Whether deliberately or not, Steinem had struck the movie industry's Achilles' heel. "If the attack had been coming from the right, it would have been easy for Hollywood to ignore," Yang says. "But it's very damning to use words that apply political correctness to this debate."
Ten days later, the filmmakers received another jolt. Someone--it remains unclear exactly who--paid for an ad in Variety reprinting the Steinem piece. It was headlined "For Your Consideration," the same phrase used in ads touting Oscar contenders. Janet Claybrook, the president of the Washington-based lobbying group Public Citizen, has admitted placing the ad but has said her group did not pay for it and would not disclose who did.

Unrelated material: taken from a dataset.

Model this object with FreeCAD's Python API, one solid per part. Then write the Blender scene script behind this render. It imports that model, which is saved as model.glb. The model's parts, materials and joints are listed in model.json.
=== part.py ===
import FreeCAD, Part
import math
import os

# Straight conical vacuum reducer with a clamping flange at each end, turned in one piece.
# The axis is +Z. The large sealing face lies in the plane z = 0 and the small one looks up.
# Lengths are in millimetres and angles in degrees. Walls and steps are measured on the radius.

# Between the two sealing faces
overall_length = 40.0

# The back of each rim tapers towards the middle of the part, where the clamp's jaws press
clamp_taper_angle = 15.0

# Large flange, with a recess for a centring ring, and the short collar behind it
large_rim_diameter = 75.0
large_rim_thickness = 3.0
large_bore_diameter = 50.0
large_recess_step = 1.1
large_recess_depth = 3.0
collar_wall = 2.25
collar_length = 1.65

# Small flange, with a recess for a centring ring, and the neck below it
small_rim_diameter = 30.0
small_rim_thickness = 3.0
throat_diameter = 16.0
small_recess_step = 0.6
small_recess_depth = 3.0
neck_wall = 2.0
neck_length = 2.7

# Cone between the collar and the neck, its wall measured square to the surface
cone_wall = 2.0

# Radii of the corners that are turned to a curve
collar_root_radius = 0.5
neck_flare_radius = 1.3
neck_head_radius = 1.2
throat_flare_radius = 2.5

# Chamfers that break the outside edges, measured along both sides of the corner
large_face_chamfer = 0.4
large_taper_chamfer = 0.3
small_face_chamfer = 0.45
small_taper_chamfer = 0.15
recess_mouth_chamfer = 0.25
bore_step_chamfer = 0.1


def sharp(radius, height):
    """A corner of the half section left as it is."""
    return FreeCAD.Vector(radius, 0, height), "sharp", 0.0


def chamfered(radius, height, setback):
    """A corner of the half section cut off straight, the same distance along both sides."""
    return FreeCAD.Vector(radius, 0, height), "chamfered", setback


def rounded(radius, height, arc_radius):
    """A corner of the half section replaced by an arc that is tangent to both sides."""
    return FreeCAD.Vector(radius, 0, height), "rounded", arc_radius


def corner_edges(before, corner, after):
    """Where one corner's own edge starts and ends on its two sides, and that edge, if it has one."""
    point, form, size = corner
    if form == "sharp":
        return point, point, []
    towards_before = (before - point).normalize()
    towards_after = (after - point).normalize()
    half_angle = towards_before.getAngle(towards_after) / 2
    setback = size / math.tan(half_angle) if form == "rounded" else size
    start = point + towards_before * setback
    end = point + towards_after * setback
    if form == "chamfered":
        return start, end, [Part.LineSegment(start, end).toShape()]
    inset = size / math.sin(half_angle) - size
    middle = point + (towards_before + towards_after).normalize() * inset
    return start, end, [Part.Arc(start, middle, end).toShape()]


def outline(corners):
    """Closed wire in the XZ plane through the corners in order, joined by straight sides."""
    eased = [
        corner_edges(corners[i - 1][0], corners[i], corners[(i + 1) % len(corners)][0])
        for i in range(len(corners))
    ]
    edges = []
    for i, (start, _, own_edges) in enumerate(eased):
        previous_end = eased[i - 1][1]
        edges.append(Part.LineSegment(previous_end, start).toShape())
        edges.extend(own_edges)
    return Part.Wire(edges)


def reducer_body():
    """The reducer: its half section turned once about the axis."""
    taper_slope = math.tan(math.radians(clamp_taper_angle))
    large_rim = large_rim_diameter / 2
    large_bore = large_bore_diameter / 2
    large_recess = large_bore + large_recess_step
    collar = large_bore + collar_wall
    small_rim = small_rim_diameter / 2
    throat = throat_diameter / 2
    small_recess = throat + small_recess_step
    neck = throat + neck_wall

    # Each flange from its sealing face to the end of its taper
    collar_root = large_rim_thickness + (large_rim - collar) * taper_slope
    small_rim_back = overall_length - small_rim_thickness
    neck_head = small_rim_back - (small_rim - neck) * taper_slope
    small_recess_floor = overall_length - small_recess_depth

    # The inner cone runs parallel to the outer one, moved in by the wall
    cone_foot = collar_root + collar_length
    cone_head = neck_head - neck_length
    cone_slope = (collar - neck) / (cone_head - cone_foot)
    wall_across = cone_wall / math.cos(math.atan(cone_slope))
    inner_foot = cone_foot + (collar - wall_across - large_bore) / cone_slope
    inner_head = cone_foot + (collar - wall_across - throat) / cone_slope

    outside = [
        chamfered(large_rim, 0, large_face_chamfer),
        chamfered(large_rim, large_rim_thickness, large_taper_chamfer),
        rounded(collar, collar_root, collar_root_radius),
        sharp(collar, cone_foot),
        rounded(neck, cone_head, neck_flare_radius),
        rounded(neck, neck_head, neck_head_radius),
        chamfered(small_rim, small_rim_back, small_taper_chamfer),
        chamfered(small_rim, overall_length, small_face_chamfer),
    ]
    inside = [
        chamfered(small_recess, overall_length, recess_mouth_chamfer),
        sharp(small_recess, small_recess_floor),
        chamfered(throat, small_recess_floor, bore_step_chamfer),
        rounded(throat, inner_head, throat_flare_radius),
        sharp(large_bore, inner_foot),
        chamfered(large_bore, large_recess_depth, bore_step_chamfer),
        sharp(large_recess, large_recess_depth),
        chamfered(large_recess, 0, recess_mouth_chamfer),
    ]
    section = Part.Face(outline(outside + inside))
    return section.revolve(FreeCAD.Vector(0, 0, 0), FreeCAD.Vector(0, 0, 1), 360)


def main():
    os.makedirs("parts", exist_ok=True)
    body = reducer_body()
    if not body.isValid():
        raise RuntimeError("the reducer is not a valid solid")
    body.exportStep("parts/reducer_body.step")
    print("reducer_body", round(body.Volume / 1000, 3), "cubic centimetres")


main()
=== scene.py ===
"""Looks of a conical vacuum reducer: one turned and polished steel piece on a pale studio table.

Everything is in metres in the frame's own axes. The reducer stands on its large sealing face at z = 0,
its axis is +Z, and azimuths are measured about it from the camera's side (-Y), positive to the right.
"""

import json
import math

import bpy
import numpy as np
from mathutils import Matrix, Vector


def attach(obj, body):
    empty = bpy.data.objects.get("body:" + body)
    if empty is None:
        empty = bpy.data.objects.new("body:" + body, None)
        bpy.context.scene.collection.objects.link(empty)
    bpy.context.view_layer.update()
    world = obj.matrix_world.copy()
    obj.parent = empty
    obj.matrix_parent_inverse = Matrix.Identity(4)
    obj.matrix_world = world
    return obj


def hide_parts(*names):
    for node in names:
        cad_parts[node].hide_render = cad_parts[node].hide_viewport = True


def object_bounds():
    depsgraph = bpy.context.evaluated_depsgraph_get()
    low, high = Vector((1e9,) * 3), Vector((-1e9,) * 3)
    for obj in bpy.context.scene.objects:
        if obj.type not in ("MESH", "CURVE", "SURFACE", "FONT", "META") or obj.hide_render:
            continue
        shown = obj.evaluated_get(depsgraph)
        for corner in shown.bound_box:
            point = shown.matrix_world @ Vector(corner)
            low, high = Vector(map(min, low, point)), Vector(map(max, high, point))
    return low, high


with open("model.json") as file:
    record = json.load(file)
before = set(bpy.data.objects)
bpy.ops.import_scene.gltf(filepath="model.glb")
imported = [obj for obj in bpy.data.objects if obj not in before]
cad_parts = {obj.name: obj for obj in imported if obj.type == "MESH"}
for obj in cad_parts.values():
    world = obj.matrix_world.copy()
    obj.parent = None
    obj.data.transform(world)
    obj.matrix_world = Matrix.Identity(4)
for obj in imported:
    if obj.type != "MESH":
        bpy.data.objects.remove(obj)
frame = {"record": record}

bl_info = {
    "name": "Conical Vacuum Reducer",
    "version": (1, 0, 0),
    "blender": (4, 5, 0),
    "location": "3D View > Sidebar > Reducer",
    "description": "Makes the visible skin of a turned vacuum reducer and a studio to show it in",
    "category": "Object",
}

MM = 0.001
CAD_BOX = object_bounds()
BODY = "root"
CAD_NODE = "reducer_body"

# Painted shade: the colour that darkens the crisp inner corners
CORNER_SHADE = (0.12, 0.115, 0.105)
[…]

"Flynt" still has many admirers besides reviewers--many of whom put the movie on their 10-best lists for 1996. The ACLU Foundation of Southern California announced last week it would give Forman its Torch of Liberty Award, which honors media figures who build support for 1st Amendment issues. And the Writers Guild of America will give screenwriters Scott Alexander and Larry Karaszewski a special prize for work that upholds "constitutional and civil rights and liberties." A Columbia spokesman insisted the movie still had commercial life, especially overseas, and could benefit from an Academy Award.
Despite the Oscar nomination boost, however, the movie last weekend grossed a paltry $281,097 on 484 screens and will probably disappear from many of those locations within the next couple weeks, exhibitors say. And given the adult-oriented subject matter, "Flynt" seems unlikely to fetch top dollar from network broadcast rights or video sales. Columbia and Phoenix spent more than $20 million for prints and marketing, over and above the $35-million production budget.
Of course, the filmmakers know there is no way to prove their assertion that Steinem helped sink "Flynt." They also realize that scapegoating is tantamount to admitting defeat.
When asked whether she believed a feminist campaign had quashed "Flynt," Henson paused and replied: "I can't stand to hand them that victory."